Hence, within the definition of its most appropriate physical and cultural scale, the project aims to outline a public defined framework to promote and coordinate multiple individual actions.
4. Have you treated this issue previously? What were the reference projects that inspired yours?
In our work, the approach to the existing is never monumental or heroic. We always try to enhance the value of the incomplete character of a building or the landscape to disclose the qualities of layering of different interventions. In a project for the refurbishment of an industrial site in Bologna (IT), we proposed to intervene with a set of light and modular tools laid over the abandoned structure. This is the same approach that we adopted towards the landscape in a project for a temporary pavilion in a garden hosting concerts during summer. We believe that this attitude produces respectful, enriching and joyful results and leaves the space for the unexpected. Therefore, following some recent experimentation investigating on the flexibility of auto-fabrication of simple architectural objects and the latent qualities of ordinary situations, we imagined a possible catalogue of modular devices to be laid over the existing ground.

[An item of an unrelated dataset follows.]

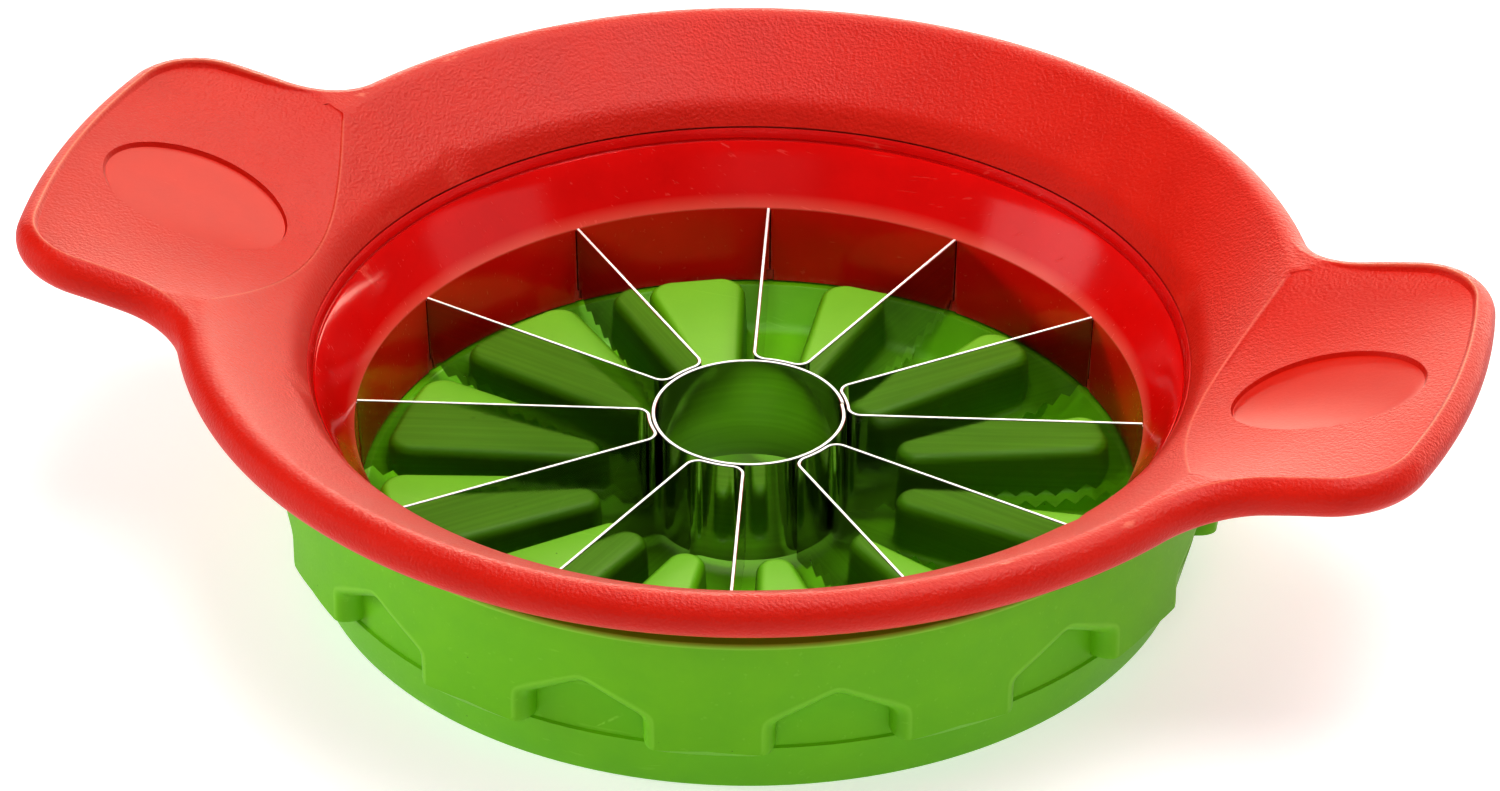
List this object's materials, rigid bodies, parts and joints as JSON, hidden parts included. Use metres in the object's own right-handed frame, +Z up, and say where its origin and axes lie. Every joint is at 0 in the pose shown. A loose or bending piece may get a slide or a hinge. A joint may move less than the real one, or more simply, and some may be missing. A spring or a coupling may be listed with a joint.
{
  "type": "apple slicer",
  "caption": "Round press-down fruit slicer: funnel bowl with two scooped handles, serrated radial blades round a core ring, and a lift-off base cup with wedge-shaped lugs.",
  "frame": {"origin": "centre of the base cup's underside, on the table", "axes": "+Z up along the cutting axis; X through the two handles"},
  "size_m": [0.1956, 0.1512, 0.0438],
  "materials": {
    "red_textured": "moulded, spark-eroded matte texture",
    "red_gloss": "moulded, polished",
    "green_plastic": "moulded, fine satin",
    "blade_steel": "rolled stainless strip, near mirror"
  },
  "bodies": {
    "base": {"base_cup": "green_plastic"},
    "slicer": {"handle_frame": "red_textured", "blade_carrier": "red_gloss", "clamp_ring": "red_gloss", "core_ring": "blade_steel", "blade_strip_1": "blade_steel", "blade_strip_2": "blade_steel", "blade_strip_3": "blade_steel", "blade_strip_4": "blade_steel", "blade_strip_5": "blade_steel", "blade_strip_6": "blade_steel"}
  },
  "joints": [
    {"name": "frame_lift", "type": "slide", "parent": "base", "child": "slicer", "axis": [0, 0, 1], "range_m": [0, 0.06]}
  ]
}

If the evolution of the European city has been constantly characterized by the stratification of signs and uses, these flexible approaches are for us still a very promising research field to make the most out of the undisclosed qualities of the public realm of our cities.
5. Today –at the era of economic crisis and sustainability– the urban-architectural project should reconsider its production method in time; how did you integrate this issue in your project?
We acknowledge that time is potentially more relevant to contemporary urban design than space. However, it has proved so far not to be enough: both the process and the objects have to be designed and mutually influence each other.
As a process to transform the four sites along the Sava River in Zagreb, we imagined a possible sequence of rather precise steps to be accomplished in time under the supervision of the City of Zagreb and the consultancy of the architects. In this open-ended timeline, they intervene through round-tables among actors, evaluation procedures and coordination co-production processes. At the same time, we focused on the suitable size and characteristics of the architectural elements, as well as on the technological and economical effort required to their materialization, to ensure their capacity in stimulating the local creativity and in changing the perspective on the four sites.
These are examples of how the architectural project can open up possibilities in this time of limited resources and high uncertainty. However this is only a first step, a simulation of a possible future: in an open-ended process, these questions will be raised again and again, in search of the evidence of the realization.
6. Is it the first time you have been awarded a prize at Europan? How could this help you in your professional career?
We believe that in the current economical production of the public space, cultural institutions such as Europan, with the purpose of promoting alternative dynamics to the state of business and of connecting municipalities, designers and private investors, can play a determining role in outlining new paths for the design disciplines. Will this be enough to counteract the increasing privatization of public space and crisis of the welfare state?